Analysts at the National Association of Insurance Commissioners, federal regulatory agencies and rating agencies like S&P have been wondering what, if anything, the increasing role of private equity ownership in the life and annuity sector means.
Gray noted that Blackstone’s role in the life and annuity sector is somewhat different from the role of some other private equity firms in the sector.
Some big private equity firms and their affiliates now own big life insurance businesses of their own. Blackstone has bought some life and annuity insurers, and it has invested in other insurers, but it sees itself mainly as a company that helps life insurers originate and manage assets, not as an insurer in its own right, Gray said.
Typical investors need liquid assets, or assets that can be converted into cash quickly, but life and annuity issuers are set up in such a way that they can hold many long-duration investments to maturity.
Gray said a private equity firm can increase a life and annuity issuer’s investment yields by connecting it with individuals or entities willing to pay extra for illiquid financing arrangements.
A private equity firm with a strong asset origination pipeline can also improve a life and annuity issuer’s yields by reducing the percentage of the deal revenue flowing to the companies that set up and oversee the financing arrangements, Gray said.
Some regulators and others have asked whether private equity firms might have a financial incentive to saddle life and annuity issuers with risky investments.
Gray rejected that idea. He reported that Blackstone moved to reduce the percentage of relatively risky alternative assets in the portfolio of one insurer — Allstate Life — after affiliates acquired Allstate Life from Allstate Corp., in 2021.

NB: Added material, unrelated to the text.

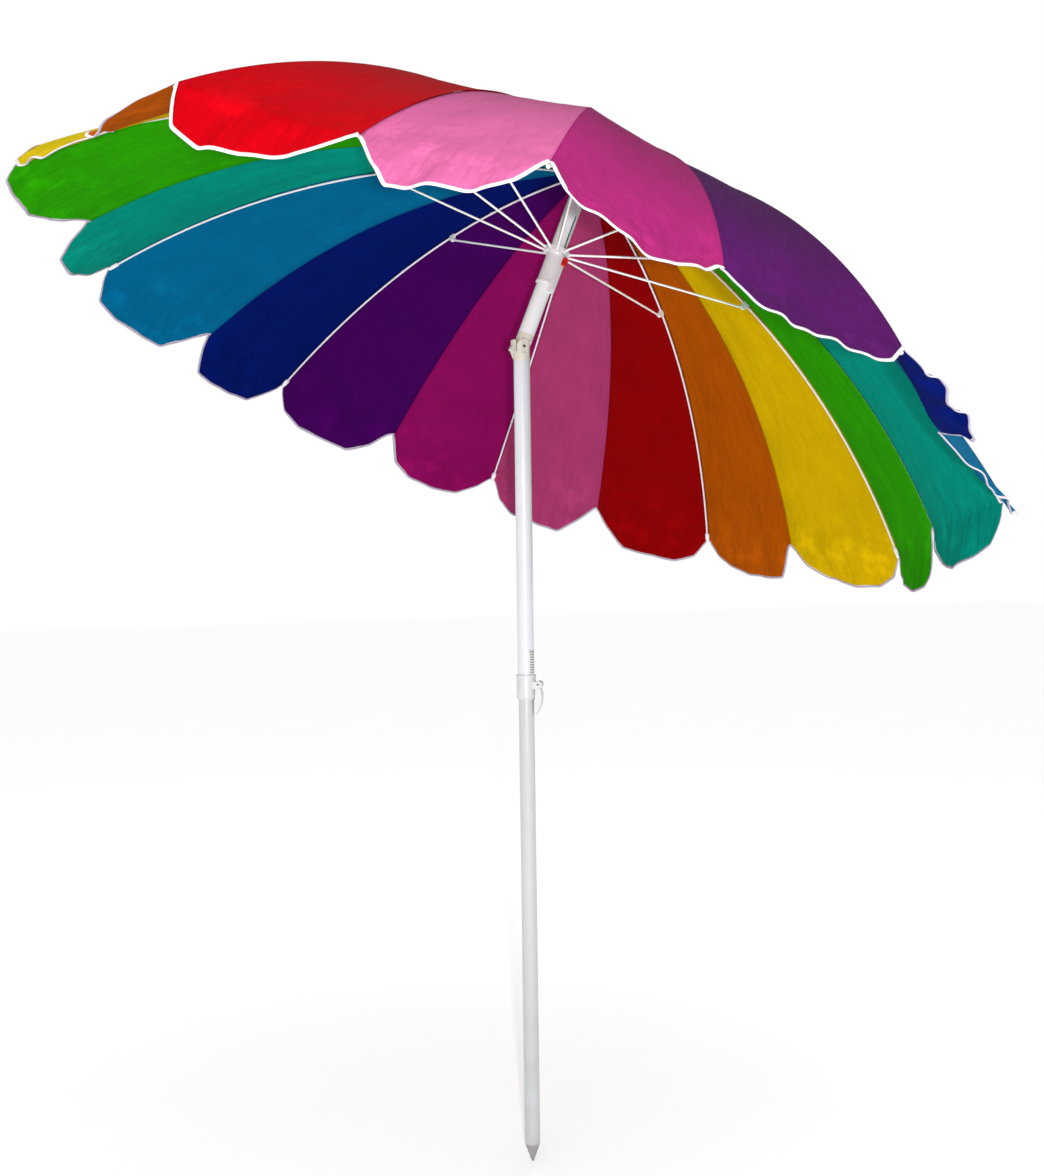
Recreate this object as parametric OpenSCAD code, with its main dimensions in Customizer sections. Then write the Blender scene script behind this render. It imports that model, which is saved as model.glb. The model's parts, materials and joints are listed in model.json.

Life insurers themselves have been originating assets classified as alternative assets, such as commercial mortgage loans, for many years, Gray said.
Interest rates have jumped in recent months. The spreads, or gaps, between what riskier borrowers pay and what the lowest-risk borrowers pay have also widened, Gray said, adding that thanks to rising rates and widening spreads, life insurers are getting yields that are about 2 percentage points higher than they were in the recent past.
Gray acknowledged that some analysts have warned that a sudden, extreme spike in interest rates could hurt life insurers, by causing some customers to drop life insurance policies and annuities and move money into other arrangements.
But, “generally, I would say, for the insurance industry, rising rates should be helpful,” Gray said. “This is a sector that’s been unloved for a long time in the public markets, and I think that’s going to change.”